Derksen is geen lezer, krijg ik de indruk. Hij houdt volgens mij niet van boeken, anders had hij nooit toegestaan dat zijn voorlopige openhartge biografie op zulk goedkoop papier zou zijn gedrukt. Pulp, daar doet het aan denken. Derksen is een voetbalman en een liefhebber van muziek voor volwassen. Waar dat laatste toe kan leiden, blijkt uit de volgende passage:
'Het tuinhuis van Johan Derksen is geen hobbyhok met een modelspoorbaan, maar de natte droom van iedere getrouwde man: een mancave met de allure van een museum, inclusief genoeg muziekmemorabilia om een complete keten Hardrock Cafés mee te bevoorraden.
(…)
Je kunt hier verdwalen tussen de felblauwe en op maat gemaakte kasten met cd’s, want zoals in zoveel dingen is Derksen ook in het verzamelen van muziek maniakaal. Hoewel hij altijd zegt dat hij ze nooit heeft geteld, bezit hij naar schatting meer dan dertigduizend cd’s.
Soms, wanneer hij langs zijn verzameling loopt, aait hij er een paar. ‘Hier word ik altijd gelukkig van,’ zegt hij dan.
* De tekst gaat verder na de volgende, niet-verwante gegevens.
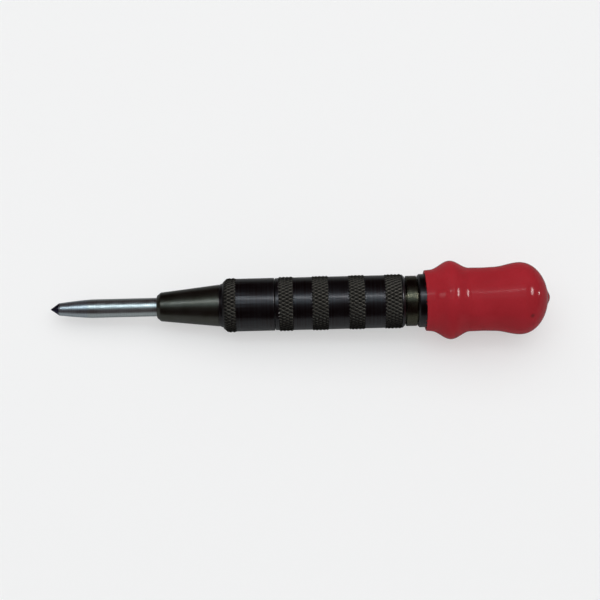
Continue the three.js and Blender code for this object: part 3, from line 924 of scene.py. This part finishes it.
def make_world():
    """A pale room to the eye and for soft fill, which shiny surfaces see as dim."""
    world = bpy.data.worlds.new("room")
    bpy.context.scene.world = world
    world.use_nodes = True
    tree = world.node_tree
    path = tree.nodes.new("ShaderNodeLightPath")
    colour = FILL
    for ray, seen in (("Is Glossy Ray", DIM_ROOM), ("Is Camera Ray", PALE_ROOM)):
        mix = tree.nodes.new("ShaderNodeMix")
        mix.data_type = "RGBA"
        tree.links.new(path.outputs[ray], mix.inputs[0])
        if colour is FILL:
            mix.inputs[6].default_value = colour
        else:
            tree.links.new(colour, mix.inputs[6])
        mix.inputs[7].default_value = seen
        colour = mix.outputs[2]
    tree.links.new(colour, tree.nodes["Background"].inputs["Color"])


def make_lamps():
    """A soft ceiling, a strip and a broad panel over the tool, a thin bright line and three small sparks.
    Each has its elevation, its degrees sideways, its width and depth, and its glow."""
    add_lamp("ceiling", 103, 0, 1500, 1300, 1.04, seen=False)
    add_lamp("strip", 93, -4, 840, 190, 1.05, tint=(0.86, 1.0, 1.08))
    add_lamp("panel", 88, -4, 840, 620, 0.55, fills=False, tint=(0.74, 1.0, 1.12))
    add_lamp("line", 93, -2, 800, 14, 17.0, fills=False)
    add_lamp("spark_right", 94, 51, 140, 250, 48.0, fills=False)
    add_lamp("spark_end", 150, 82, 60, 110, 40.0, fills=False)
    add_lamp("spark_left", 90, -57, 130, 160, 5.0, fills=False)


def make_camera():
    """A long lens, square to the tool's axis and rolled a little."""
    data = bpy.data.cameras.new("camera")
    data.sensor_width = 36.0
    data.lens = data.sensor_width * CAMERA_DISTANCE / FRAME_WIDTH
    data.clip_start = 0.01
    camera = bpy.data.objects.new("camera", data)
    bpy.context.scene.collection.objects.link(camera)
    turn = square_on(CAMERA_ELEVATION) @ Matrix.Rotation(radians(-CAMERA_ROLL), 4, "Z")
    target = Vector((FRAME_MIDDLE, 0, 0)) + turn @ Vector((0, FRAME_RISE, 0))
    camera.matrix_world = look_from(turn, CAMERA_DISTANCE, target)
    bpy.context.scene.camera = camera


make_floor()
make_lamps()
make_world()
make_camera()
bpy.context.scene.view_settings.view_transform = "Standard"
Of: ‘Als ik zou moeten kiezen tussen voetbal of muziek kies ik voor muziek. Altijd.’ Alles staat kaarsrecht en op alfabet, behalve de verzamelaars; die staan kaarsrecht en op genre.
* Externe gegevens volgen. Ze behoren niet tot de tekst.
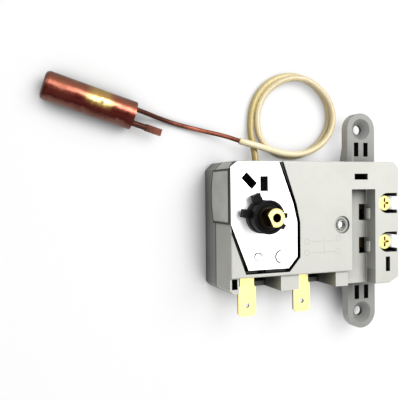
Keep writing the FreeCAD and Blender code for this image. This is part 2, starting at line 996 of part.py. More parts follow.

‘Hier heb je country, Americana, singer-songwriters, dit is allemaal blues, hier begint soul, even kijken, Elvis, de sixties, seventies, Cajun & Zydeco en ga zo maar door. Ik heb alles. Ik heb zelfs muziek waar ik niet van hou. Ik heb bijvoorbeeld helemaal niets met jazz, maar ik heb wel een box met alle cd’s van Miles Davis. En ook van Charlie Parker. Dat moet je gewoon in huis hebben. Beach Boys hetzelfde verhaal. Ik zal het nooit draaien, maar ze zijn wel belangrijk geweest in de ontwikkeling van de muziekgeschiedenis, dus staat er hier iets van in de kast. Datzelfde geldt voor AC/DC en zelfs voor The Bee Gees en Abba en Bon Jovi. Mijn muziek is het niet, maar ik moet het wel hebben. Ja, ik ben een tikje autistisch in die dingen en dan haal je je soms weleens wat op de hals. Er zijn nummers in de popmuziek die zeshonderd keer zijn gecoverd. Ik ben dan zo’n gek die ze alle zeshonderd wil hebben. Dan zoek je je dus je hele leven lang de pleuris.’
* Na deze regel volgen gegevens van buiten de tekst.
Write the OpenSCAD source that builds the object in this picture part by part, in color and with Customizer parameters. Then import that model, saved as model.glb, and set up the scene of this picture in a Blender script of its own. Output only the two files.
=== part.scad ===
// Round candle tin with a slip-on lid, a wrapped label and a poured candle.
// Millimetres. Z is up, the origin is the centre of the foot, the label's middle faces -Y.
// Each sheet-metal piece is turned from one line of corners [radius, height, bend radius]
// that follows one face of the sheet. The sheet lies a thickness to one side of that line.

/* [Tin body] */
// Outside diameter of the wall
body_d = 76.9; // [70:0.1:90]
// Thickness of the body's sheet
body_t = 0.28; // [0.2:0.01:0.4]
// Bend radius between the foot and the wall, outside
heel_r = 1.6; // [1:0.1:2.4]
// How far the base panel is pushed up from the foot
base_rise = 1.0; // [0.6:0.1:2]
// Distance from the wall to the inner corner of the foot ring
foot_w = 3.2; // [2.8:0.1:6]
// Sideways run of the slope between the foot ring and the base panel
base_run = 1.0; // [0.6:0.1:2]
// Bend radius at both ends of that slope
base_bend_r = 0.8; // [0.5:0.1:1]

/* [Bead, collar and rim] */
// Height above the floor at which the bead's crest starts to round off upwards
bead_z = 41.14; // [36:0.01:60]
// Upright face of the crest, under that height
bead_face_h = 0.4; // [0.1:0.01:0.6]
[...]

De platen- en cd-collectie is na zestig jaar verzamelen dusdanig groot dat hij soms wordt verrast door zijn eigen bezittingen. ‘Iemand begon laatst over Little Milton en dat ik daar eens naar moest luisteren. Ging ik in mijn kast kijken; bleek ik 43 cd’s van Little Milton te hebben.’
Jammer dat Van Egmond en Scheulderman niet hebben gevraagd wat Derksen van het bestaan van Spotify vindt. Nu weer verder lezen.